You have to understand, I feel like I have stumbled upon a hidden treasure, a literary god. It is exciting but also troublesome. According to the fount of knowledge that is Wikipedia, “Harold Bloom, Helen Vendler, and Frank Kermodee are among the critics who have ensured Stevens’s position in the canon as a great poet. Many poets—James Merrill and Donald Justice most explicitly—have acknowledged Stevens as a major influence on their work, and his impact may also be seen in John Ashbery, Mark Strand, Jorie Graham, John Hollander, and others.” So where have I been? A decent argument could be made that I’ve simply been living under a literary rock (one I probably wouldn’t dispute very vehemently), but I think it is suspect that, as a lover of books and poetry, I had never read anything by Stevens until now, and everyone I talk to (also lovers of books and poetry) has never heard of him. For me this raises very interesting speculations and ideas about today’s literary canon and how it is being executed…but that will have to be the topic for another blog, as my ranting about Wallace Stevens seems to have taken up quite a bit of space.



  1. Thank you so much for sharing this! It is always wonderful to read about someone’s discovery of a poet they love – especially when that poet is Wallace Stevens, who holds a special place in my heart as well.

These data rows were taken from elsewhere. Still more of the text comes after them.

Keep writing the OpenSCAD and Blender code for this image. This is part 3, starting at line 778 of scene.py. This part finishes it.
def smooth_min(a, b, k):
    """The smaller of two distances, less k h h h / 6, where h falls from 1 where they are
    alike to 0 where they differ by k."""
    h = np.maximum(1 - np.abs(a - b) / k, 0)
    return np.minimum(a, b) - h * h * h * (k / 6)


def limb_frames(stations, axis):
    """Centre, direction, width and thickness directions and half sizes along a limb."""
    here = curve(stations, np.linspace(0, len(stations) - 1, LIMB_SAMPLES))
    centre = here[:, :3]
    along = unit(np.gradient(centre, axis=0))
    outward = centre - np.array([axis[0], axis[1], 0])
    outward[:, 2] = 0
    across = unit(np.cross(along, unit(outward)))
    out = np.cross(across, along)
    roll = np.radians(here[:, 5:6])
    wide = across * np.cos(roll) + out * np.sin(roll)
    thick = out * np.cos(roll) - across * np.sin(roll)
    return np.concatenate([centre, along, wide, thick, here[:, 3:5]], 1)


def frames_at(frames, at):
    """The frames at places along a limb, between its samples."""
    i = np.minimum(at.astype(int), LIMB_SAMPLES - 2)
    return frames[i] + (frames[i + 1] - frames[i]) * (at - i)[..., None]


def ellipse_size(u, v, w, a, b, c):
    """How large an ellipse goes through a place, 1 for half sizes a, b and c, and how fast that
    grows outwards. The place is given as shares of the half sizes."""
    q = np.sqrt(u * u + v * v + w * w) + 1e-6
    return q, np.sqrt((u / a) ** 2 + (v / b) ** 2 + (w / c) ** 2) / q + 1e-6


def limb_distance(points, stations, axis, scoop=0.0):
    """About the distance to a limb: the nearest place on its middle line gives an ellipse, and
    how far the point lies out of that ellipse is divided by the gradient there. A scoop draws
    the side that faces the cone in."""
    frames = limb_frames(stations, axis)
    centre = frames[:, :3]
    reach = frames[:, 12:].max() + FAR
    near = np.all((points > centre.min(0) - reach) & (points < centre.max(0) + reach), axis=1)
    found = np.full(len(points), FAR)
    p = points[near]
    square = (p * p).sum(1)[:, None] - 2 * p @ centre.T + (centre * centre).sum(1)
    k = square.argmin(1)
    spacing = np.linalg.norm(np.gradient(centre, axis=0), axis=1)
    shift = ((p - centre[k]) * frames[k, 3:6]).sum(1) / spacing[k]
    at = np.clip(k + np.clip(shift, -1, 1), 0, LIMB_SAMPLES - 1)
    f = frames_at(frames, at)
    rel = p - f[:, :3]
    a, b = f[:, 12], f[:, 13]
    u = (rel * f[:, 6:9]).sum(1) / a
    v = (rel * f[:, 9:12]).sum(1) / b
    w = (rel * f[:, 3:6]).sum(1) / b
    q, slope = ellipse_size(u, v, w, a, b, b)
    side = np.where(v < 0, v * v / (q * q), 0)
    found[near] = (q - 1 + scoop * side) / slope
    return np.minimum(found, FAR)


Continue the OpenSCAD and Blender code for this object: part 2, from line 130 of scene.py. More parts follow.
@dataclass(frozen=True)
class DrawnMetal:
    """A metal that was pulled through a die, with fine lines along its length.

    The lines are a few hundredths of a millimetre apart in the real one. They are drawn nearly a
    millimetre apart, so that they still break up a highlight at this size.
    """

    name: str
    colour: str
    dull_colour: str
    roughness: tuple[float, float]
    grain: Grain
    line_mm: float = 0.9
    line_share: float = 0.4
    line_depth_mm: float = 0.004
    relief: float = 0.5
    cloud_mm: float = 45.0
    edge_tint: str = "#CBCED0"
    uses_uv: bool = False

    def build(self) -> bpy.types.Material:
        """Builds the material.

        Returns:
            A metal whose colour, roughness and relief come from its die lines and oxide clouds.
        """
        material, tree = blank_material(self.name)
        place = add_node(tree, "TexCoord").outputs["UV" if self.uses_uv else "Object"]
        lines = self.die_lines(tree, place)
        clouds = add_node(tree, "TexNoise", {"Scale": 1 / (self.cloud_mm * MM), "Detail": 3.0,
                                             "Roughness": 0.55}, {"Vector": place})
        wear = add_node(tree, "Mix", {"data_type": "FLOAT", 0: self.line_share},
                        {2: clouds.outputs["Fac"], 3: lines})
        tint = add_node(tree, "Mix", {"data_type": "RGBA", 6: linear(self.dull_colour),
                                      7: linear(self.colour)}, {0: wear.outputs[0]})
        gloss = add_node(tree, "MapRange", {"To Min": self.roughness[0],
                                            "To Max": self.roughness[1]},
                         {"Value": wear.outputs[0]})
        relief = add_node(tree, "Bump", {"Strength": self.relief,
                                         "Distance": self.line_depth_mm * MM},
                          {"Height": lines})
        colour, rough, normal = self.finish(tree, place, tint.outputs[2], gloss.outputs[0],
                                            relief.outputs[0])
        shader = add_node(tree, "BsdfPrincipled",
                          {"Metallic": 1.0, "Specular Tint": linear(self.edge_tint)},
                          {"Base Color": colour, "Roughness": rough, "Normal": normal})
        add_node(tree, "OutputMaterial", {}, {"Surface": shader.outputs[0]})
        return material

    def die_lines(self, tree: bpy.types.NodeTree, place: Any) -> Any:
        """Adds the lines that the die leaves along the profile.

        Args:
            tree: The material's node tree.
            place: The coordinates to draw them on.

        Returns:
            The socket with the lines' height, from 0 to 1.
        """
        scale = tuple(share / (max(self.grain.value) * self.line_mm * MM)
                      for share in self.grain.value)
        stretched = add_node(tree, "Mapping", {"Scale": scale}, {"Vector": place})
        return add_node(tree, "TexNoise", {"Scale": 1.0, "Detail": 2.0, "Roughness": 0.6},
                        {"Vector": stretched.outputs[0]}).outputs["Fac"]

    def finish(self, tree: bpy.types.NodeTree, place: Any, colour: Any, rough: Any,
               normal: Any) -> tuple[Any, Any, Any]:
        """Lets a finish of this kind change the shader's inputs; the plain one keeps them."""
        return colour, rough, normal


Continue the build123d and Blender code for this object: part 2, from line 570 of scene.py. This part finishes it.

    Do you have a favorite poem of his? Have you heard of Hart Crane? If not, he is another one of those modernists who are relatively obscure given their considerable critical acclaim. You might try his poems Garden Abstract, Chaplinesque and Voyages to get eased in. His great accomplishment is the book length poem The Bridge.

  2. Thanks for the thoughtful and interesting comments on Stevens, his poems and ways of thinking about imagination.

    I first heard about and read some of his work in the early 1990s, as an Arts undergraduate in an Australian university. He soon became one of my favourite twentieth-century poets writing in English. My tutor for a subject called ‘Romanticism and American Literature’ once told the class, as bit of biographical background on Stevens, that the poet thought about his poems and composed new ones during his walks to and from work each day. He didn’t drive.

    Within the last couple of weeks I discovered that his poem ‘The Snowman’, and especially its opening line “One must have a mind of winter”, helped me understand parts of a difficult literary novel -Peter Hoeg’s ‘The Quiet Girl’. That’s a great and surprising reward for those Literature studies more than 15 years ago. :) I also came to admire ‘Thirteen Ways of Looking at a Blackbird’, though of all the poems in the collection we used as a text, that one was particularly hard to ‘get’ in the time allowed.

    Now I’ll get back into the ‘Selected Poems’ collection (faber & faber, 1965 -has a pencil drawing of the poet on cover) I bought for class study and, thankfully, never got around to selling to another student after finishing that particular subject.